> _Collected data_
┄┄┄┄┄┄

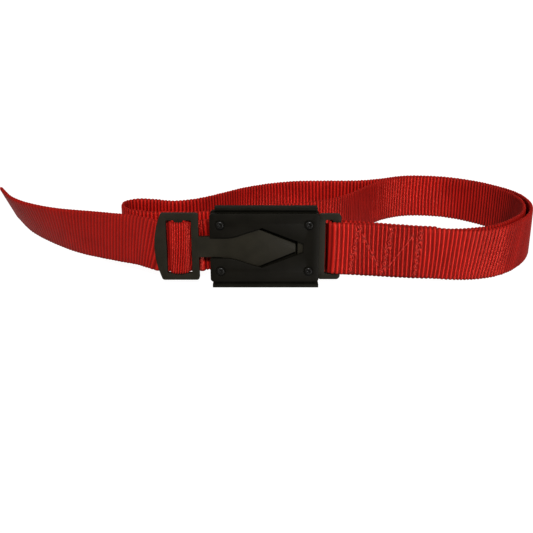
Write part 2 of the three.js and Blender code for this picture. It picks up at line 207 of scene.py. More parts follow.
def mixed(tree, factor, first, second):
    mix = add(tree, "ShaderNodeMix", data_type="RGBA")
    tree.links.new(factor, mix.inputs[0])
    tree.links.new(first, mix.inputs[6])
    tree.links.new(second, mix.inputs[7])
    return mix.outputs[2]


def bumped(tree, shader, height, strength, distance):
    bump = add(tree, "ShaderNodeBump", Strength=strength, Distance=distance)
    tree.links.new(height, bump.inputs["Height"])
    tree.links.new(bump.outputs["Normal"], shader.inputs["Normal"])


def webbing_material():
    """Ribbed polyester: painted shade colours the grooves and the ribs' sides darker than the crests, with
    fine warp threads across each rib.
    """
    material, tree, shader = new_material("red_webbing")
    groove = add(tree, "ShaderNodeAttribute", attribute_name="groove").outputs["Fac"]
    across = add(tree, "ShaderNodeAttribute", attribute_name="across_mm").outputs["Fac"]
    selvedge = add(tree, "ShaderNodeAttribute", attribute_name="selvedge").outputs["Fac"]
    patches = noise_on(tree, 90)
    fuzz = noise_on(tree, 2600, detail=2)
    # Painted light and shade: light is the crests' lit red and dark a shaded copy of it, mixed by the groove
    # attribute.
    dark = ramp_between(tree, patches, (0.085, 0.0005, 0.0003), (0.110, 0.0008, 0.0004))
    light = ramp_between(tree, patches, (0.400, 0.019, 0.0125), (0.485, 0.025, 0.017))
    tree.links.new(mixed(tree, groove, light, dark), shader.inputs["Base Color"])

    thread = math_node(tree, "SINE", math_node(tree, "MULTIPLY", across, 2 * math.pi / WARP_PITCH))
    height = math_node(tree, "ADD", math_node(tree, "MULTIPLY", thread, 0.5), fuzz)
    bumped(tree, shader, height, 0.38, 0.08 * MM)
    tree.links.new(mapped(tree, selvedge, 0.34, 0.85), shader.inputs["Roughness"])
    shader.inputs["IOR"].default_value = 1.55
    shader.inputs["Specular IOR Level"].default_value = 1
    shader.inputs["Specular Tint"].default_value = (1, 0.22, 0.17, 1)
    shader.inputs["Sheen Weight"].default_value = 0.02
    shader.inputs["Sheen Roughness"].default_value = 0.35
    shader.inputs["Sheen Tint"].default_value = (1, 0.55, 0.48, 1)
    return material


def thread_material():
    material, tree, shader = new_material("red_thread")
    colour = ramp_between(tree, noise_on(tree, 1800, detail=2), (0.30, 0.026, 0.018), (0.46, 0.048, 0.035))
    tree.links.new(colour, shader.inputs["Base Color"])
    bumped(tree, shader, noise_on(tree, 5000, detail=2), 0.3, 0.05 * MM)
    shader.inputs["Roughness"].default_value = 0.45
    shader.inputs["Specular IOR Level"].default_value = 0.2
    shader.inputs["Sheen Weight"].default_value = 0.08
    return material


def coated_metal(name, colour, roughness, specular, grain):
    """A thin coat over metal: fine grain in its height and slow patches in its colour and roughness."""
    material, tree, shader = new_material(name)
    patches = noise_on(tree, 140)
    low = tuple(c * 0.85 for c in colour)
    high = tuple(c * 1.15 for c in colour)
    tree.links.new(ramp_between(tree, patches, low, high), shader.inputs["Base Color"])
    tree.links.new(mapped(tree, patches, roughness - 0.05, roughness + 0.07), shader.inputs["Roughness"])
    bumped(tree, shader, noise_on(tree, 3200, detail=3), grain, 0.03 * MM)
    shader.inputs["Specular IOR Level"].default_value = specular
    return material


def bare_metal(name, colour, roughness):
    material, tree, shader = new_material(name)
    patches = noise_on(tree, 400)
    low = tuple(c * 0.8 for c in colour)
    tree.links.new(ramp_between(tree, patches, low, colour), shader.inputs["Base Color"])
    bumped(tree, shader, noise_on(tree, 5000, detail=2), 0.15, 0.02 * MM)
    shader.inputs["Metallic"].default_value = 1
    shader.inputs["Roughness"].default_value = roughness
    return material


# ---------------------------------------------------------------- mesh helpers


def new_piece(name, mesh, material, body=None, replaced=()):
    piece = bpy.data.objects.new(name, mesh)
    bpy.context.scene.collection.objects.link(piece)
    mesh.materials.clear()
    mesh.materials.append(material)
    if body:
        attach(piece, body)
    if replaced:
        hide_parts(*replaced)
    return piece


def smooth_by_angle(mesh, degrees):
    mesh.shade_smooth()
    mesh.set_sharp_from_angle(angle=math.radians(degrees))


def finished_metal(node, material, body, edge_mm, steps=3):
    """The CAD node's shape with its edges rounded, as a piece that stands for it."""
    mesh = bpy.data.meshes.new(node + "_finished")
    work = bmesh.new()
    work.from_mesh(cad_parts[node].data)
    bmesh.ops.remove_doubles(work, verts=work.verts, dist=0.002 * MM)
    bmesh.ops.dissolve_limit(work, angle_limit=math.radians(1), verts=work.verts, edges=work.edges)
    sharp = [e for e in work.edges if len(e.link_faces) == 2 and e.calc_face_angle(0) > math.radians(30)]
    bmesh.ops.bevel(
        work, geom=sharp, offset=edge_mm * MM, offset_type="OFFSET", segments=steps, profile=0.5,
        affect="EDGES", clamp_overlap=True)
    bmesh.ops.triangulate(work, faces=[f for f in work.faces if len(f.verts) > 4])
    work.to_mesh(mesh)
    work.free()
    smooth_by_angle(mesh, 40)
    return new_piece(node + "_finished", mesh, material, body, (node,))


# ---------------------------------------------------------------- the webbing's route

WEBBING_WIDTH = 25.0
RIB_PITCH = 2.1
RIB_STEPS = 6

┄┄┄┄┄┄

> _Job_
The data above must be returned in full, exactly as written.

> _Solution for this task_
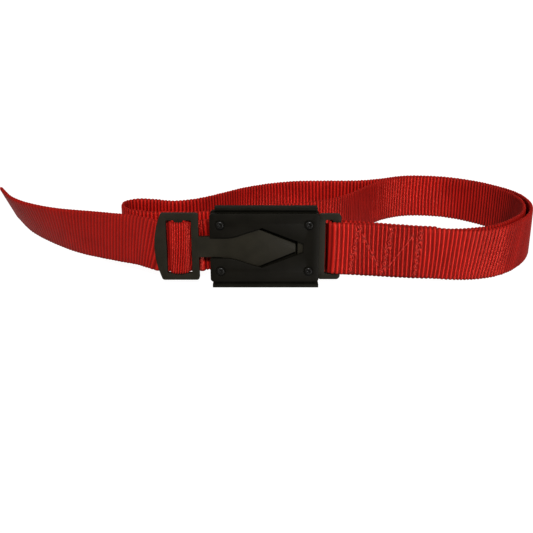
Write part 2 of the three.js and Blender code for this picture. It picks up at line 207 of scene.py. More parts follow.
def mixed(tree, factor, first, second):
    mix = add(tree, "ShaderNodeMix", data_type="RGBA")
    tree.links.new(factor, mix.inputs[0])
    tree.links.new(first, mix.inputs[6])
    tree.links.new(second, mix.inputs[7])
    return mix.outputs[2]


def bumped(tree, shader, height, strength, distance):
    bump = add(tree, "ShaderNodeBump", Strength=strength, Distance=distance)
    tree.links.new(height, bump.inputs["Height"])
    tree.links.new(bump.outputs["Normal"], shader.inputs["Normal"])


def webbing_material():
    """Ribbed polyester: painted shade colours the grooves and the ribs' sides darker than the crests, with
    fine warp threads across each rib.
    """
    material, tree, shader = new_material("red_webbing")
    groove = add(tree, "ShaderNodeAttribute", attribute_name="groove").outputs["Fac"]
    across = add(tree, "ShaderNodeAttribute", attribute_name="across_mm").outputs["Fac"]
    selvedge = add(tree, "ShaderNodeAttribute", attribute_name="selvedge").outputs["Fac"]
    patches = noise_on(tree, 90)
    fuzz = noise_on(tree, 2600, detail=2)
    # Painted light and shade: light is the crests' lit red and dark a shaded copy of it, mixed by the groove
    # attribute.
    dark = ramp_between(tree, patches, (0.085, 0.0005, 0.0003), (0.110, 0.0008, 0.0004))
    light = ramp_between(tree, patches, (0.400, 0.019, 0.0125), (0.485, 0.025, 0.017))
    tree.links.new(mixed(tree, groove, light, dark), shader.inputs["Base Color"])

    thread = math_node(tree, "SINE", math_node(tree, "MULTIPLY", across, 2 * math.pi / WARP_PITCH))
    height = math_node(tree, "ADD", math_node(tree, "MULTIPLY", thread, 0.5), fuzz)
    bumped(tree, shader, height, 0.38, 0.08 * MM)
    tree.links.new(mapped(tree, selvedge, 0.34, 0.85), shader.inputs["Roughness"])
    shader.inputs["IOR"].default_value = 1.55
    shader.inputs["Specular IOR Level"].default_value = 1
    shader.inputs["Specular Tint"].default_value = (1, 0.22, 0.17, 1)
    shader.inputs["Sheen Weight"].default_value = 0.02
    shader.inputs["Sheen Roughness"].default_value = 0.35
    shader.inputs["Sheen Tint"].default_value = (1, 0.55, 0.48, 1)
    return material


def thread_material():
    material, tree, shader = new_material("red_thread")
    colour = ramp_between(tree, noise_on(tree, 1800, detail=2), (0.30, 0.026, 0.018), (0.46, 0.048, 0.035))
    tree.links.new(colour, shader.inputs["Base Color"])
    bumped(tree, shader, noise_on(tree, 5000, detail=2), 0.3, 0.05 * MM)
    shader.inputs["Roughness"].default_value = 0.45
    shader.inputs["Specular IOR Level"].default_value = 0.2
    shader.inputs["Sheen Weight"].default_value = 0.08
    return material


def coated_metal(name, colour, roughness, specular, grain):
    """A thin coat over metal: fine grain in its height and slow patches in its colour and roughness."""
    material, tree, shader = new_material(name)
    patches = noise_on(tree, 140)
    low = tuple(c * 0.85 for c in colour)
    high = tuple(c * 1.15 for c in colour)
    tree.links.new(ramp_between(tree, patches, low, high), shader.inputs["Base Color"])
    tree.links.new(mapped(tree, patches, roughness - 0.05, roughness + 0.07), shader.inputs["Roughness"])
    bumped(tree, shader, noise_on(tree, 3200, detail=3), grain, 0.03 * MM)
    shader.inputs["Specular IOR Level"].default_value = specular
    return material


def bare_metal(name, colour, roughness):
    material, tree, shader = new_material(name)
    patches = noise_on(tree, 400)
    low = tuple(c * 0.8 for c in colour)
    tree.links.new(ramp_between(tree, patches, low, colour), shader.inputs["Base Color"])
    bumped(tree, shader, noise_on(tree, 5000, detail=2), 0.15, 0.02 * MM)
    shader.inputs["Metallic"].default_value = 1
    shader.inputs["Roughness"].default_value = roughness
    return material


# ---------------------------------------------------------------- mesh helpers


def new_piece(name, mesh, material, body=None, replaced=()):
    piece = bpy.data.objects.new(name, mesh)
    bpy.context.scene.collection.objects.link(piece)
    mesh.materials.clear()
    mesh.materials.append(material)
    if body:
        attach(piece, body)
    if replaced:
        hide_parts(*replaced)
    return piece


def smooth_by_angle(mesh, degrees):
    mesh.shade_smooth()
    mesh.set_sharp_from_angle(angle=math.radians(degrees))


def finished_metal(node, material, body, edge_mm, steps=3):
    """The CAD node's shape with its edges rounded, as a piece that stands for it."""
    mesh = bpy.data.meshes.new(node + "_finished")
    work = bmesh.new()
    work.from_mesh(cad_parts[node].data)
    bmesh.ops.remove_doubles(work, verts=work.verts, dist=0.002 * MM)
    bmesh.ops.dissolve_limit(work, angle_limit=math.radians(1), verts=work.verts, edges=work.edges)
    sharp = [e for e in work.edges if len(e.link_faces) == 2 and e.calc_face_angle(0) > math.radians(30)]
    bmesh.ops.bevel(
        work, geom=sharp, offset=edge_mm * MM, offset_type="OFFSET", segments=steps, profile=0.5,
        affect="EDGES", clamp_overlap=True)
    bmesh.ops.triangulate(work, faces=[f for f in work.faces if len(f.verts) > 4])
    work.to_mesh(mesh)
    work.free()
    smooth_by_angle(mesh, 40)
    return new_piece(node + "_finished", mesh, material, body, (node,))


# ---------------------------------------------------------------- the webbing's route

WEBBING_WIDTH = 25.0
RIB_PITCH = 2.1
RIB_STEPS = 6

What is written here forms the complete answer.